Occuper le front du discours


«La France est amnésique sur les progrès accomplis par le monde agricole» lance Sylvie Brunel «pourtant ils ne manquent pas de technicité, de professionnalisme les agriculteurs. L’excellence ne s’obtient pas par miracle. Et l’agriculture est un enjeu géostratégique pour notre pays.» Ce qu’elle nomme les «joueurs de flûte», «donneurs de leçons» passent à sa machine à décortiquer. Des «fake news» qu’elle retourne. «Je veux bien les dénoncer dans les médias, mais il faut que la profession agricole se trouve des porte-parole. Vous êtes absents !» Sa connaissance des pays, Nord-Sud, lui donne une crédibilité dans le discours. Elle lance que «les valeurs d’hier sont devenues les problèmes d’aujourd’hui.» Le rouleau compresseur des exigences environnementales ne doit cependant pas figer l’agriculture. «Arrêtons de nous servir d’indicateurs qui ne sont pas ceux d’une profession pour régenter cette dernière.» Elle appelle à la prise de pouvoir, médiatique et verbal. Occuper le front du discours. «L’agriculture 4.0 est en marche. Les agriculteurs sont victimes d’un mauvais procès de la part d’urbains qui ont oublié la peur de manquer, qui ne savent plus à quel point la France était dépendante.» Sylvie Brunel l’écrit* : «ce livre passe en revue les sujets qui fâchent : l’utilisation de produits phytosanitaires, l’irrigation, la diversité des modèles complémentaires. Les urbains ne produisent pas la nourriture, mais ont des besoins considérables. C’est une population qui augmente rapidement et qui fait partie de plus en plus de la classe moyenne. Il ne faut se tromper dans les préconisations à l’égard de cette agriculture, innovante. Il ne faut pas prendre le risque en France de la perdre.» Elle n’hésite pas à parler de sursaut, pour ne pas connaître la disparition type sidérurgie, textile ou charbonnage. «Le jour, où nous n’aurons plus d’agriculteurs parce que nous les aurons découragés, nous réaliserons à quel point nous avons saccagé ce qui faisait notre force et notre réputation à travers le monde.»

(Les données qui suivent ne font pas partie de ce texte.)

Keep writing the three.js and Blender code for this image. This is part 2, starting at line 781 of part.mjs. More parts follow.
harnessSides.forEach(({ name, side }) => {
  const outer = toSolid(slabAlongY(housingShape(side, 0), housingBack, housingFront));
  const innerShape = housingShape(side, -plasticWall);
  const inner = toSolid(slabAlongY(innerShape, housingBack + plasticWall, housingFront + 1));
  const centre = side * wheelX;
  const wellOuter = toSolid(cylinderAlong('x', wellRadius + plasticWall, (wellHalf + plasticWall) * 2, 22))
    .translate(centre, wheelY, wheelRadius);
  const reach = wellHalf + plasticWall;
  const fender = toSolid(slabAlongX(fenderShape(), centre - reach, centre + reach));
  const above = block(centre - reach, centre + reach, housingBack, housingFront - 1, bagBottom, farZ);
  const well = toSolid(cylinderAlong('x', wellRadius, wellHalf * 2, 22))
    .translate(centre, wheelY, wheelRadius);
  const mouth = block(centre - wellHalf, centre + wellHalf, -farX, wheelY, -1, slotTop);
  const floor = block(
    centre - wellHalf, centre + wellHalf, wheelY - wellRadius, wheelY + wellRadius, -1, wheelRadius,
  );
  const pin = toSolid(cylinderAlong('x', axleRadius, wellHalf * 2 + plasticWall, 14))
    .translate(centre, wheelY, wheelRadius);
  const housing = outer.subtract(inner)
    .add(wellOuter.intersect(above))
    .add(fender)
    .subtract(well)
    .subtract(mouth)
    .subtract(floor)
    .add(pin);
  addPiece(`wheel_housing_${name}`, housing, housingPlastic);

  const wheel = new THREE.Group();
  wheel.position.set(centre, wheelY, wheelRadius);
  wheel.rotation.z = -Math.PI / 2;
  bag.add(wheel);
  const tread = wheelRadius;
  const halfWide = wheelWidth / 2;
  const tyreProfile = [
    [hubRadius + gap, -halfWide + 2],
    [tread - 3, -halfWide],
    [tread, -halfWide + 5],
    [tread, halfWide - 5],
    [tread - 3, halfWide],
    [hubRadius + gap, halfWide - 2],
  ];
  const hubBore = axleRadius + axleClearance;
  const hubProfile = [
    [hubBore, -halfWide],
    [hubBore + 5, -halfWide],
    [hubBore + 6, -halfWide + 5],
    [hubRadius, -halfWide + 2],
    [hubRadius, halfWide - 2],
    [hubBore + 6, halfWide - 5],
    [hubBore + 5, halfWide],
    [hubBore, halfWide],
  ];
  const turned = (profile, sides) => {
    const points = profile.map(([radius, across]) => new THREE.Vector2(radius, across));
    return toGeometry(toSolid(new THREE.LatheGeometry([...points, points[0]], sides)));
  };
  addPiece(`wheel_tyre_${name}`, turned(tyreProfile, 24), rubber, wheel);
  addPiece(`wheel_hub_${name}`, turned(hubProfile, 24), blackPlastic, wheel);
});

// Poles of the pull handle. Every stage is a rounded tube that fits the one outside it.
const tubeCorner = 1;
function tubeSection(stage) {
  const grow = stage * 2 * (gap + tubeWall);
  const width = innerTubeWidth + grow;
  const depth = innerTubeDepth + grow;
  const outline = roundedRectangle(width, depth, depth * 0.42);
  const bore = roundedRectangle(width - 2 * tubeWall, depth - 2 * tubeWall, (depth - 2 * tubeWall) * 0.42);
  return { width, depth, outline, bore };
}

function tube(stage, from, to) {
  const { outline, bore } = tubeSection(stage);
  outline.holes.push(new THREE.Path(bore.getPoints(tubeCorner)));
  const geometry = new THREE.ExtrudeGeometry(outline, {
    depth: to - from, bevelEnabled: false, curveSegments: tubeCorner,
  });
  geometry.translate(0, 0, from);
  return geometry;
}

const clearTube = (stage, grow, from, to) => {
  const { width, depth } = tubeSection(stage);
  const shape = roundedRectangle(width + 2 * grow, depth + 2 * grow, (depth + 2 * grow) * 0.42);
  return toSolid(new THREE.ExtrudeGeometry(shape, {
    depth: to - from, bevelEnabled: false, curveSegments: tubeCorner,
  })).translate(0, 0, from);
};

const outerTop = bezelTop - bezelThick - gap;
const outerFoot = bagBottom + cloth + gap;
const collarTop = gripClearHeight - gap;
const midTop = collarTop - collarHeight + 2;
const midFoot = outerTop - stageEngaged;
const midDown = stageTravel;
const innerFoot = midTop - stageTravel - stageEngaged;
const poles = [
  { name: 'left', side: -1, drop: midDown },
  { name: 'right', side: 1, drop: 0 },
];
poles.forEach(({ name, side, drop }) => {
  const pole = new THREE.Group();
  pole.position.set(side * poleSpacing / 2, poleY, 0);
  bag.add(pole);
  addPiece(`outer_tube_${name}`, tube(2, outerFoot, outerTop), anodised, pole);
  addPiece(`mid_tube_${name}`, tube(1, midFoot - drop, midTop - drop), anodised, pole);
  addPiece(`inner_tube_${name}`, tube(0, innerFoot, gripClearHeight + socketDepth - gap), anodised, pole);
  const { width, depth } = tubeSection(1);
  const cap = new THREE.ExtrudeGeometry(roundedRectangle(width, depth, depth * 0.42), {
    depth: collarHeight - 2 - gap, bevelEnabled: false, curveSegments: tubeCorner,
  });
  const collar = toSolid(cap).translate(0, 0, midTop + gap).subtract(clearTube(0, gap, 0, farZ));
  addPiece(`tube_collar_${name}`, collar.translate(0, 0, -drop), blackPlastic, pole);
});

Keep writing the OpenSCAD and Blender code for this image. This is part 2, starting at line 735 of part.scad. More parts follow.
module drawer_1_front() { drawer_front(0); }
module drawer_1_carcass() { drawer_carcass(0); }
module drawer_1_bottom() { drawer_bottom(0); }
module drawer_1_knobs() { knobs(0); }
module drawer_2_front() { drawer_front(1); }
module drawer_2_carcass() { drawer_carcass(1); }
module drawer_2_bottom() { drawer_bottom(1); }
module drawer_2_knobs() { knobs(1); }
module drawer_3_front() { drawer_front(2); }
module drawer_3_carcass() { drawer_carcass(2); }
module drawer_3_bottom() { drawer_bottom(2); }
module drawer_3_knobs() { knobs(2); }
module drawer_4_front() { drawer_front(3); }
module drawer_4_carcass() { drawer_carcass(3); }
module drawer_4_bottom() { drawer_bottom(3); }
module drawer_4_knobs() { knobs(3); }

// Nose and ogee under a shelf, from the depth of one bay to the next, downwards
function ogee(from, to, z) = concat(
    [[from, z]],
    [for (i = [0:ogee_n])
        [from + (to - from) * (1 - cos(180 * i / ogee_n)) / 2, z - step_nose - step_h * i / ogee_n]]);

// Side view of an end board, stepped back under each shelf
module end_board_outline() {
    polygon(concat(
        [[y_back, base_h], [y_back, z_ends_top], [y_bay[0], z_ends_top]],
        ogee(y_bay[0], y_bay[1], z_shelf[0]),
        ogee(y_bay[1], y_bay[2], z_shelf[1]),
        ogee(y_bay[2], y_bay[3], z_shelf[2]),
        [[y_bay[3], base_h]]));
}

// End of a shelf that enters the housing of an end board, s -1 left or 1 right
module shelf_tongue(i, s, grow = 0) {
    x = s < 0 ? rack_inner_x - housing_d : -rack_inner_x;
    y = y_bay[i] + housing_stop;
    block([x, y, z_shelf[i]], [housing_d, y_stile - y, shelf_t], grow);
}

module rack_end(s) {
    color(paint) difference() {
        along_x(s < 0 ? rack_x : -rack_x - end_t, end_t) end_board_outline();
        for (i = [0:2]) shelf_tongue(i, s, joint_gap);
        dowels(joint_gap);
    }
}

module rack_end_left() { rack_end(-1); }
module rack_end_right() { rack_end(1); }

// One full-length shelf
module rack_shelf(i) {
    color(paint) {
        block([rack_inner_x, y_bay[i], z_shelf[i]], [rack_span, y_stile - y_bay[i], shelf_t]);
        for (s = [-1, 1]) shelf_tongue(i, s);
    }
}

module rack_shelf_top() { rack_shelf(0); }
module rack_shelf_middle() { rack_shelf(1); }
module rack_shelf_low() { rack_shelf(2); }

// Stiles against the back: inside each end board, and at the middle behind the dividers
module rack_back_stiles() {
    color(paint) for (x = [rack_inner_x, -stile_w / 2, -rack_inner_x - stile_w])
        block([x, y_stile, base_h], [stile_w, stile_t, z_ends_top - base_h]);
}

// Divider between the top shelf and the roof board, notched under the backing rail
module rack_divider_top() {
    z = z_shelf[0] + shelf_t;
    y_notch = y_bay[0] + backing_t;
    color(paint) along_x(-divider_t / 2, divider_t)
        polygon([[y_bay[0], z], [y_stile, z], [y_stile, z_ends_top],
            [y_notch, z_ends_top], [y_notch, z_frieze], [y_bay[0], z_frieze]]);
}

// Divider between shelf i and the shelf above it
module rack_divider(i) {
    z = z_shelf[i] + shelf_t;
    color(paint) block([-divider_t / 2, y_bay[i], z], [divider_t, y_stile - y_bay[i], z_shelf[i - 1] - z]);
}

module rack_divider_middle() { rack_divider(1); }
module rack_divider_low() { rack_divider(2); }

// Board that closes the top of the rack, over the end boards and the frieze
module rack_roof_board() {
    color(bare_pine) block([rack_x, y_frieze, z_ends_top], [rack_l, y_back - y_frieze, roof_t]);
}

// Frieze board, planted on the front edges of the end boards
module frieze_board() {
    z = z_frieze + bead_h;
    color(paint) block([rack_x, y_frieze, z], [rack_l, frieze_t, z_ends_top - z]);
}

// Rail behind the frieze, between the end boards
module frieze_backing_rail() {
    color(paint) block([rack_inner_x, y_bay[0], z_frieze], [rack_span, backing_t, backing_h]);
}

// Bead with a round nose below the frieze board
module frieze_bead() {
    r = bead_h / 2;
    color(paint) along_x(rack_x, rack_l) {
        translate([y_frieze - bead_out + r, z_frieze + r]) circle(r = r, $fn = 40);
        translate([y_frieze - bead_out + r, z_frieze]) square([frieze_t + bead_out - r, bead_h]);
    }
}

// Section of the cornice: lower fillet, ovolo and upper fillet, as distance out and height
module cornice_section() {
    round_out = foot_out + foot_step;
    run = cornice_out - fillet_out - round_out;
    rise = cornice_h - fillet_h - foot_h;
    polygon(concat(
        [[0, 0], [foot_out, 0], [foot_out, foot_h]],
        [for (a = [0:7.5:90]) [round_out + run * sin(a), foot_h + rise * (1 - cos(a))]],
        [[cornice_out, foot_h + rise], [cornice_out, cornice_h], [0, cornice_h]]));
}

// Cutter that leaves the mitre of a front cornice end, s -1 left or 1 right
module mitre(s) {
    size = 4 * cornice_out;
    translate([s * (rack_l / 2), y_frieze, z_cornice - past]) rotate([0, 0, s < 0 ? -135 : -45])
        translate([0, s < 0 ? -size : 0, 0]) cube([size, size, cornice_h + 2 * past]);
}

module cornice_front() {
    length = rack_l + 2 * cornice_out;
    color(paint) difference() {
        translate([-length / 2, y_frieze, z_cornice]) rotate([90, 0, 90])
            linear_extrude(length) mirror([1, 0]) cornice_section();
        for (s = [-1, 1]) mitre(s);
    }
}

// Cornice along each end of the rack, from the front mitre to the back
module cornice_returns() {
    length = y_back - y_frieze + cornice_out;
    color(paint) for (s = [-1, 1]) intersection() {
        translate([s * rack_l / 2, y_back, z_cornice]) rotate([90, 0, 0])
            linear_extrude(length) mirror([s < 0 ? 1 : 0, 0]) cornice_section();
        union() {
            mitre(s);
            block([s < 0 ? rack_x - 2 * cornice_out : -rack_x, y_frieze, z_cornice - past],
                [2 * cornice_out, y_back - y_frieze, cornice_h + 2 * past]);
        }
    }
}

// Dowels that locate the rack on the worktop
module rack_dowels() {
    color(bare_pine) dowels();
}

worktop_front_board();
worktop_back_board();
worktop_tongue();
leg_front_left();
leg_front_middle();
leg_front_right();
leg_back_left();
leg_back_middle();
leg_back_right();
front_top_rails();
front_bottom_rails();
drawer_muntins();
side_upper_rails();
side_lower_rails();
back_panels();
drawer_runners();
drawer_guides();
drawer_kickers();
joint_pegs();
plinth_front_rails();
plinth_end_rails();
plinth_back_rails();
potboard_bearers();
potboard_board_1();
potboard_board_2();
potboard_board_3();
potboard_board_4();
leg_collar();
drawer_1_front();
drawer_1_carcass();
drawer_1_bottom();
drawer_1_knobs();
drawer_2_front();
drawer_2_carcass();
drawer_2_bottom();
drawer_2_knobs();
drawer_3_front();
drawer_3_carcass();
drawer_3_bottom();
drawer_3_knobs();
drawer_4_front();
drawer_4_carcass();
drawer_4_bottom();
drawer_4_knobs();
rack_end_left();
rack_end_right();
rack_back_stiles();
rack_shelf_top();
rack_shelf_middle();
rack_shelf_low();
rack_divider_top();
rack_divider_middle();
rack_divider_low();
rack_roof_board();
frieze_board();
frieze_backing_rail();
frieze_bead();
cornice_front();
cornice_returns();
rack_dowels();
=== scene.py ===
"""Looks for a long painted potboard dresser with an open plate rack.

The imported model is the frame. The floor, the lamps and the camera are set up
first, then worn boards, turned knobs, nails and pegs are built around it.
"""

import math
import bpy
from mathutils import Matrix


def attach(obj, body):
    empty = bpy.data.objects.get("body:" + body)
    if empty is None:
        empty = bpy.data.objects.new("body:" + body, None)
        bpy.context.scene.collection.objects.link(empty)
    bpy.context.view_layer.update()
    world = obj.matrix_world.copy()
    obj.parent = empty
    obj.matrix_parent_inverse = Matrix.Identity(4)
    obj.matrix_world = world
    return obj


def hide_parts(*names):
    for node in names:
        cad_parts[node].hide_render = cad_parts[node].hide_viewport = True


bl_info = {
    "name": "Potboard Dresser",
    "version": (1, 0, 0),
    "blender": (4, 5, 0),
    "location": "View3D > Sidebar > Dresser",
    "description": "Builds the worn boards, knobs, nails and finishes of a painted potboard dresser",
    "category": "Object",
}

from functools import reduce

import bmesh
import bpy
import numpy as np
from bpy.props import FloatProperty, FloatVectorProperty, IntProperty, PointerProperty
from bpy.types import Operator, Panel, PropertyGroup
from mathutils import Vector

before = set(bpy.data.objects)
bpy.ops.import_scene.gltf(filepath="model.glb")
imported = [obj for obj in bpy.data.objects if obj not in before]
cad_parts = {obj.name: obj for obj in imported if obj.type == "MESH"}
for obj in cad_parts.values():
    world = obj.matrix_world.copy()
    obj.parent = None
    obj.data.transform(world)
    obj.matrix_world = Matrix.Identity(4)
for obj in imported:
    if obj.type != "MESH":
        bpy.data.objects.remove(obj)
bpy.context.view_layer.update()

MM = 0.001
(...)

Les agriculteurs mal-compris ou mal-défendus ? Sylvie Brunel est claire : «à eux de parler d’une seule voix. Même s’ils ne sont pas de bons communicants.» Elle préconise plus de rencontres des urbains avec le monde agricole et souhaite que l’on stoppe de leur tirer dans les pieds «en empêchant de produire» ou en «créant des conditions de distorsions de concurrence.» Elle est intarissable sur les «atouts» des agriculteurs  : entretien des paysages d’une beauté mondiale, des chemins, des produits d’excellence, leur passion, leur technicité… Quand on vous dit qu’elle est amoureuse.